The code used to create the two above plots is printed below. For the source code of IndicatorPlottingFunctions.R refer to my article Implementing Technical Indicators: Tools.


#import
source("Indicators/IndicatorPlottingFunctions.R")


#################################################################################
# visualise performance

# plot training sample performance
plotIndicator(v_date_train,
              v_signals_train,
              data.frame(close = v_close_train,
                         model = v_strategy_train),
              c("black", "red"),
              c("Close", "Model"),
              paste0(s_output_dir, "/HL_RandomForest_", da_cur_date, "_train", ".jpg"))

# plot test sample performance
plotIndicator(v_date_test,
              v_signals_test,
              data.frame(close = v_close_test,
                         model = v_strategy_test),
              c("black", "red"),
              c("Close", "Model"),
              paste0(s_output_dir, "/HL_RandomForest_", da_cur_date, "_test", ".jpg"))

				
Feature Importance

For statistical models such as classical OLS linear regression it is common to examine the impact of individual features on prediction. Unfortunately, as machine learning models such as random forests usually introduce a highly nonlinear relationship between features and target variable, in their case the measurement of feature importance is non-trivial. A common method for gaining insights into the relative importance of features in machine learning frameworks is feature permutation. The underlying concept is simple: Take a single feature and shuffle its sample values to break any relationships with other data while keeping all other feature’s values in order. Then rerun the model and compute the increase in prediction error. The greater that increase is, the more relevant the feature is considered.

The below code creates a bar chart depicting each technical indicator’s importance by means of feature permutation. We find the ADX indicator to be reported most relevant and the BOL indicator least relevant. We now have to be careful with interpretation of this relation: The trading strategy’s predictive power stems from allowing all features to operate together in tree structures. So no single indicator is sufficiently good at outperforming the trading target. As depicted in the tree example above, individual indicators are more meaningful in certain market regimes, e.g. trend-following strategies such as XMA perform better in trending markets for obvious reasons. Thus I read the feature importance plot for our random forest based trading strategy as supporting this idea by selecting the trend strength measurement indicator ADX as the most relevant one. To me this is the most enlightening and satisfying outcome of this little project.

Feature importance for trading strategy measure by feature permutation
Feature importance for trading strategy measure by feature permutation.

library("ggplot2")

feature_importance = importance(hl_strategy)

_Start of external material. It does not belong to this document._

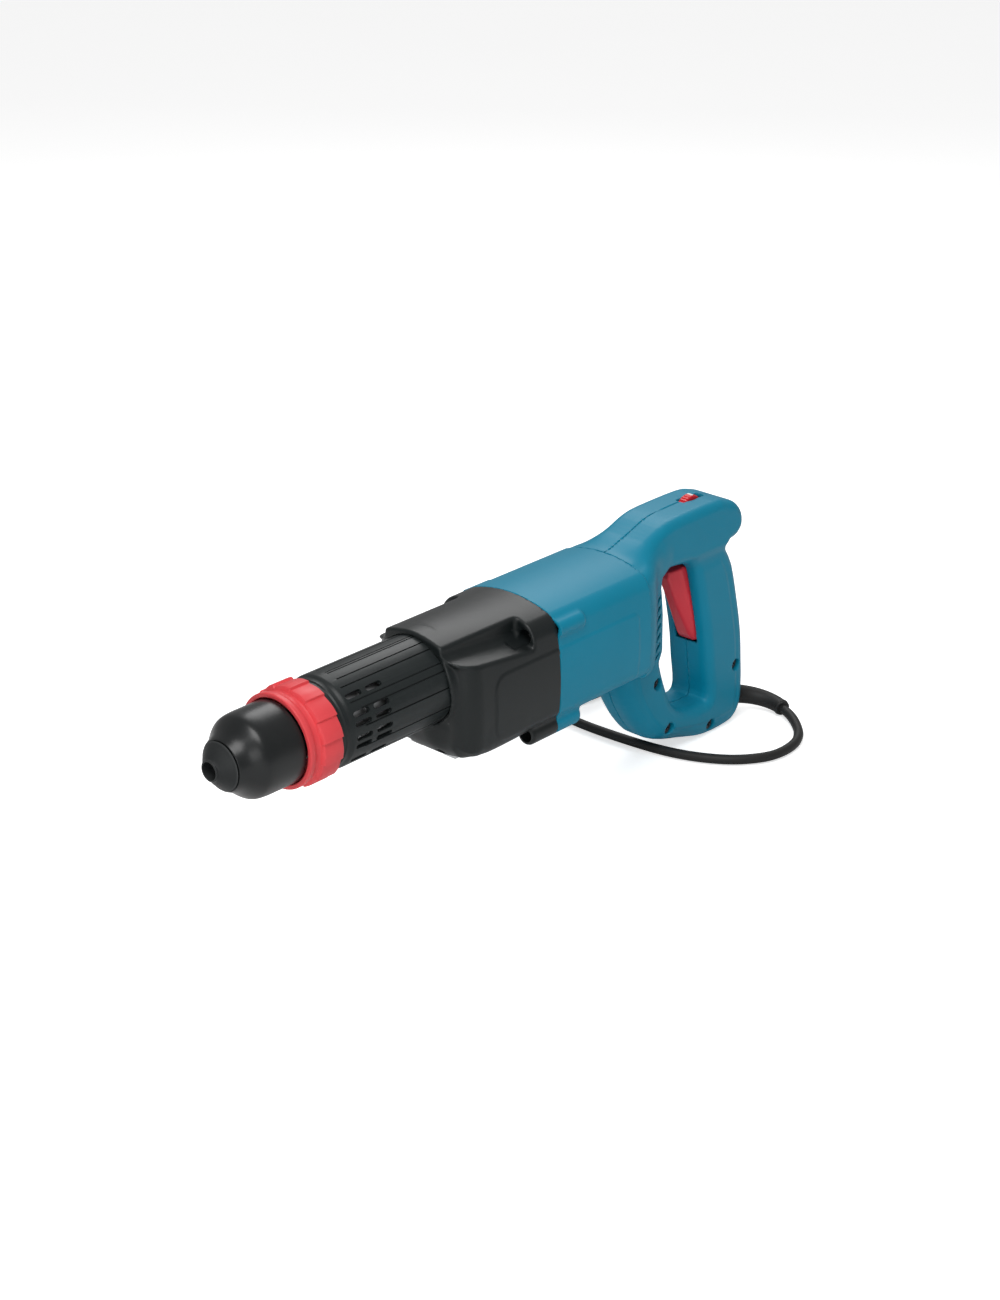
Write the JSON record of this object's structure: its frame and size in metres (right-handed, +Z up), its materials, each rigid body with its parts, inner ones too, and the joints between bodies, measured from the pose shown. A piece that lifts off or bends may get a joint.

ggplot(data.frame(feature    = toupper(names(feature_importance)),
                  importance = as.vector(feature_importance)),
       aes(x=reorder(feature, importance), y=importance)) +
  geom_bar(stat="identity") +
  coord_flip() +
  xlab("feature")

				

Ideas for Future Improvement

As mentioned in the introduction, the purpose of this project was to show how random forests could be applied to stock market prediction with a focus on how individual components such as model conception, data preparation, model fitting and model evaluation are designed. Please do not consider this as an attempt to construct a perfect trading system.

I can think of quite a few interesting future improvements and research ideas to the random forest trading strategy:

  1. Fit the model on price data of multiple stocks simultaneously to allow for better generalisation when applied to previously unknown stocks (transfer learning).
  2. Fine-tune hyperparameters as I set them to more or less arbitrary values. Also, including the same indicator multiple times with different parameters could be valuable too, e.g. have two XMA indicators with differing moving window lengths.
  3. Track performance of trading strategy over longer out-of-sample period to test for systematic outperformance.
  4. Implement and add new technical indicators to account for additional market regimes.